How many roads must a man walk down
before you call him a man?
How many seas must a white dove sail
before she sleeps in the sand?
How many times must the cannonballs fly
before they’re forever banned?
The answer, my friend, is blowing in the wind,
the answer is blowing in the wind.
That recording single-handedly “established topical song as the most important development of the folk revival,” and Dylan as its premier artist.
Though he was never to dominate the music industry as the Beatles would, Dylan earned a commitment from his fans perhaps even deeper than the loyalty the Beatles enjoyed. Yet his followers’ expectations of him as the “musical great white hope of the Left” proved a burden. When, on the last night of the 1965 Newport Folk Festival, Dylan stepped onto the stage carrying an electric guitar and launched into a rocking version of “Maggie’s Farm,” the audience for a moment sat in stunned silence, then heckled him off the stage with shrill cries of “Play folk music! … Sell out! … This is a folk festival!”
If Dylan’s folk fans felt betrayed by his electrification, he saw it as evolution and synthesis. Village Voice critic Jack Newfield commented, “If Whitman were alive today, he too would be playing an electric guitar.” Dylan had succeeded in bringing the feeling of folk—modern, protest folk—
to the masses of rock. Proof of his success came in one month of 1965, when no fewer than forty-eight Dylan originals were recorded and released to a rapturous public.

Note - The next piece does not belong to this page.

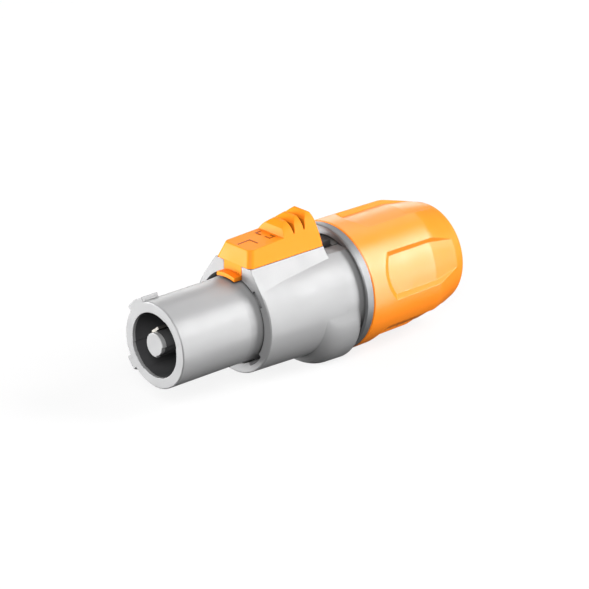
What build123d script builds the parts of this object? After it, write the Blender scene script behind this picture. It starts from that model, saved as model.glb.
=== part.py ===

They were four scruffy lads from the run-down port city of Liverpool playing seedy clubs in Britain and Germany until a shrewd manager repackaged them as waggish, cuddly moptops. The Beatles’ first success was sudden and phenomenal. In the annus mirabilis of 1963, their music became “one of the most persistent noises heard over England since the air-raid sirens were dismantled.” They sold more than two and a half million records that year, performed for royalty on the same bill with Maurice Chevalier and Marlene Dietrich, and needed squads of bobbies to protect them from screeching, scratching, fainting Beatlemaniacs.
The Beatles commenced their personal conquest of the United States when, on February 7, 1964, ten thousand teenagers gave them a hysterical welcome at Kennedy Airport in New York. Airport officials were incredulous—they had seen nothing like it, “not even for kings and queens!” 73 million people watched the Beatles perform on Ed Sullivan’s television show. They played at Carnegie Hall in New York, and one fifteen-year-old fan from New Hampshire who was there with 6,000 others described the essential Beatlemaniacal delusion: “You really do believe they can see you, just you alone, when they’re up on the stage. That’s why you scream, so they’ll notice you. I always felt John could see me. It was like a dream. Just me and John together and no one else.”
With such albums as Revolver, Sgt. Pepper’s Lonely Hearts Club Band, The Beatles, and Abbey Road, the Beatles revolutionized rock and opened it to new possibilities. They spearheaded a British invasion that, as Ellen Willis noted, proved “that the mainstream of mass culture could produce folk music—that is, antiestablishment music.” Most antiestablishment and jolting to American sensibilities were Mick Jagger’s Rolling Stones, with their “twentieth century working-class songs.” As Jerry Hopkins put it, the “Beatles asked teenaged American females for their hands; the Stones asked for their pants.” Their music harked back to rock’s gritty, jarring, erotic origins in the blues, and in appearance the Stones cultivated ugliness and overt sexuality. They exuded contempt—and earned millions.